Theories of motivation and assessment of ICT – some questions

2 October 2008

One of the books that I have cherished in this process is Tombari and Borich’s on Authentic Assessment in the Classroom (1999). I have returned to it to analyse their categorisation of theories of motivation and used this to generate some questions that may be useful in data collection.

Attribution theory

How do students perceive success in ICT tasks and what do they attribute that success to?

Self-efficacy theory

How do students see their ICT capability and where does that view comes from?

Goal theory

What assumptions, if any, does ICT assessment make of students goal-theory characteristics and how do students themselves view their capacity to succeed?

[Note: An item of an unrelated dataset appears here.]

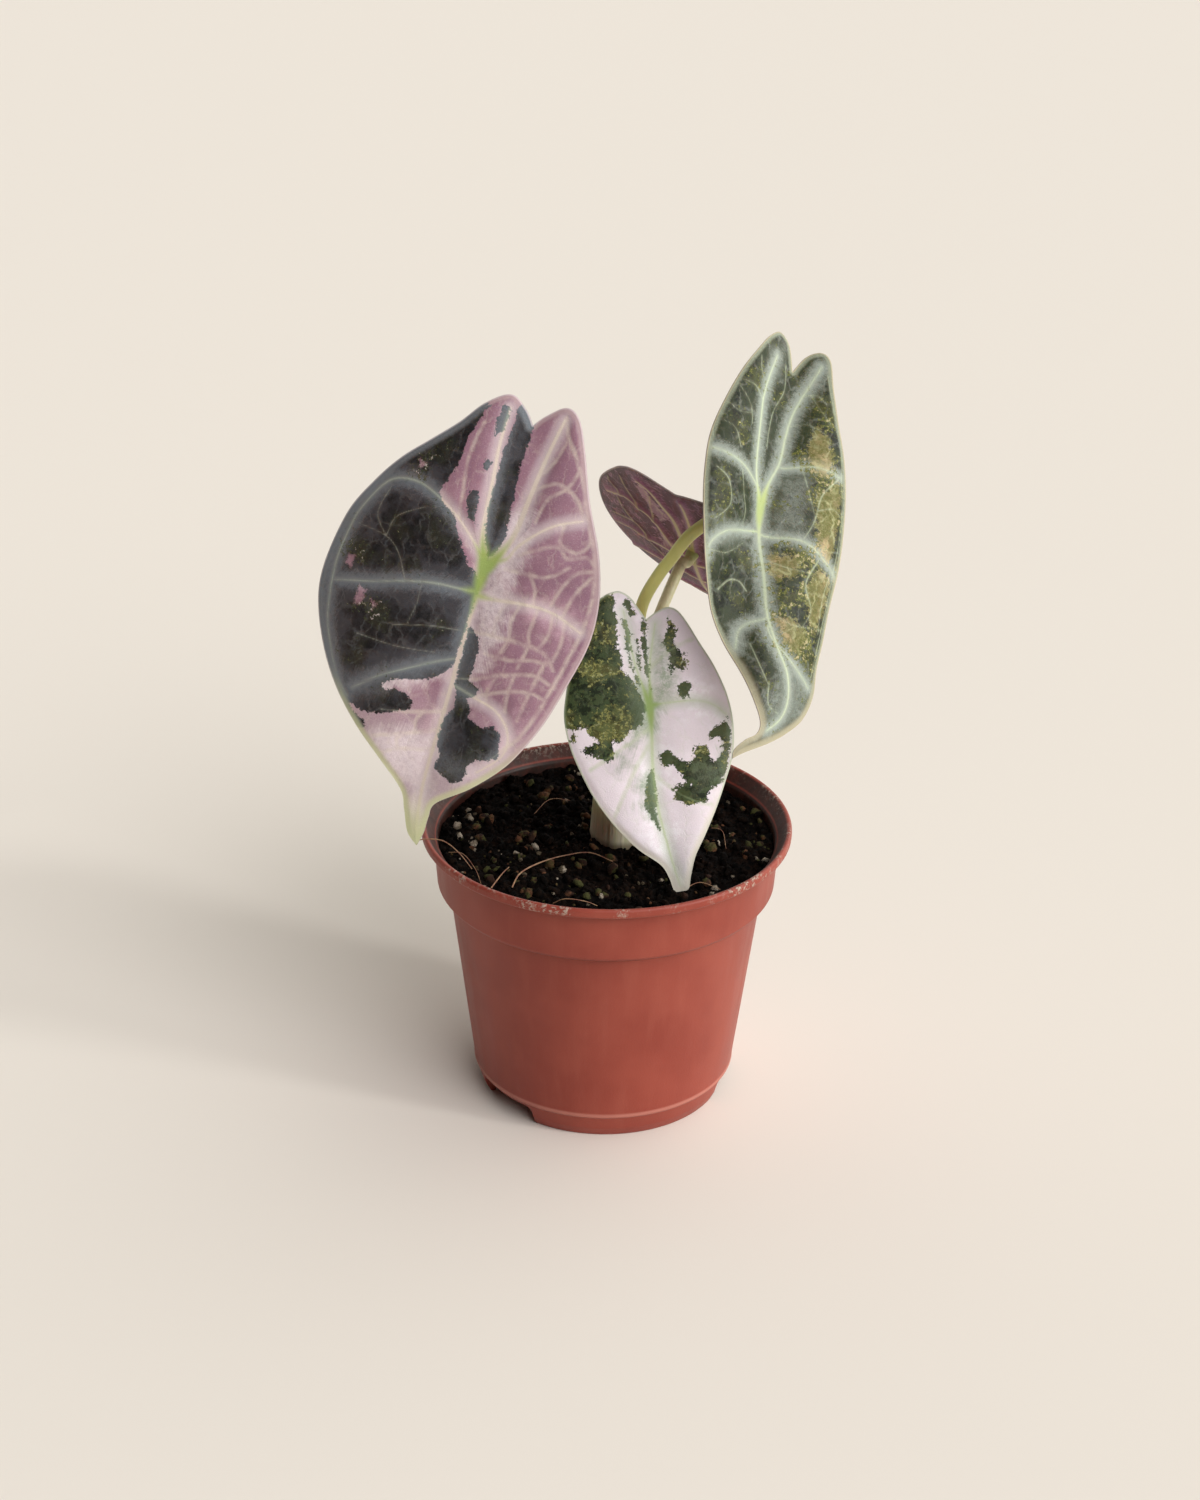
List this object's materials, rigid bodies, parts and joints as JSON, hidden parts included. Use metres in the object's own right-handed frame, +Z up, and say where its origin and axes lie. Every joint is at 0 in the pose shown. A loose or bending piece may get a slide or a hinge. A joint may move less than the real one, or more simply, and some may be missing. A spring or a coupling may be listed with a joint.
{
  "type": "potted alocasia watsoniana",
  "caption": "Small variegated aroid house plant with arrow-shaped leaves on arching stalks, rooted in peat in a round tapered nursery pot that stands on its notched foot.",
  "frame": {"origin": "under the middle of the whole plant's bounding box, on the surface that the pot stands on; the pot's axis is at x = 7.4 mm, y = -14.6 mm", "axes": "+Z up along the pot's axis, +Y away from the viewer of the picture, +X to the picture's right"},
  "size_m": [0.124, 0.1192, 0.1863],
  "materials": {
    "nursery_plastic": "terracotta-red moulded plastic, matte, with fine grain and a little mineral crust on the rim",
    "peat_mix": "black-brown peat with white and grey perlite grains and root fibres",
    "pale_stem": "pale greenish-cream fleshy stem, satin",
    "green_stalk": "smooth olive-green leaf stalk, satin",
    "blade_pink_and_grey": "satin leaf, mauve-pink and slate green in hard-edged patches with pale veins",
    "blade_white_and_green": "satin leaf, pinkish white with mottled dark green patches",
    "blade_dark_green": "satin leaf, dark green with silvery haloes along pale veins",
    "blade_purple_underside": "satin leaf, green above, purple-maroon below with raised olive and pink veins"
  },
  "bodies": {
    "root": {"pot": "nursery_plastic", "soil": "peat_mix", "stem": "pale_stem", "petiole_left": "green_stalk", "petiole_centre": "green_stalk", "petiole_right": "green_stalk", "petiole_back": "green_stalk", "leaf_left": "blade_pink_and_grey", "leaf_centre": "blade_white_and_green", "leaf_right": "blade_dark_green", "leaf_back": "blade_purple_underside"}
  },
  "joints": []
}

Taxonomy of difficulties in the assessment of ICT

2 October 2008

This paper, from the Assessment in Education Unit at Leeds, is again bang on the line of what I am doing. Albeit that they are looking at the KS3 onscreen ICT tests (the AEU were commissioned as part of the evaluation of that project). Nevertheless there are some very pertinent analyses of the didfficulties students, and the system, encounter in assessment of ICT. For example

… sources of difficulty that relate to the subject being assessed. The assessment of ICT brings particular risks. As McFarlane (2001) points out, assessment of ICT capability need not in itself be computer-based, but as in this case it was, the sources of difficulty in our set that are associated with this aspect all relate also to on-screen assessment, e.g.

Pupils know enough to succeed in the tasks without using ICT for all the steps.

The demands in the interaction between tasks and software on short-term memory and organisational skills are greater than the level of ICT capability that is being assessed.


Activity theory and ICT

2 October 2008

Now that the new academic year is under way, and I am in a new job (again) I hope to be able to crack on with this project. If not.. well I need to decide one way or the other.

Anyway, I am in the middle of three days study leave and ma busily writing up what I have so far. In doing so I have also come across some useful things which I will include here.

Firstly a paper from the School of Education conference at Leeds University by Aisha Walker. This makes some interesting links between activity theory and attainment in ICT and provides a model that may be useful when I come to look at the data colleection and analysis. 

The title “What does it mean to be good at ICT” really caught my eye. That’s what it’s all about isn’t it?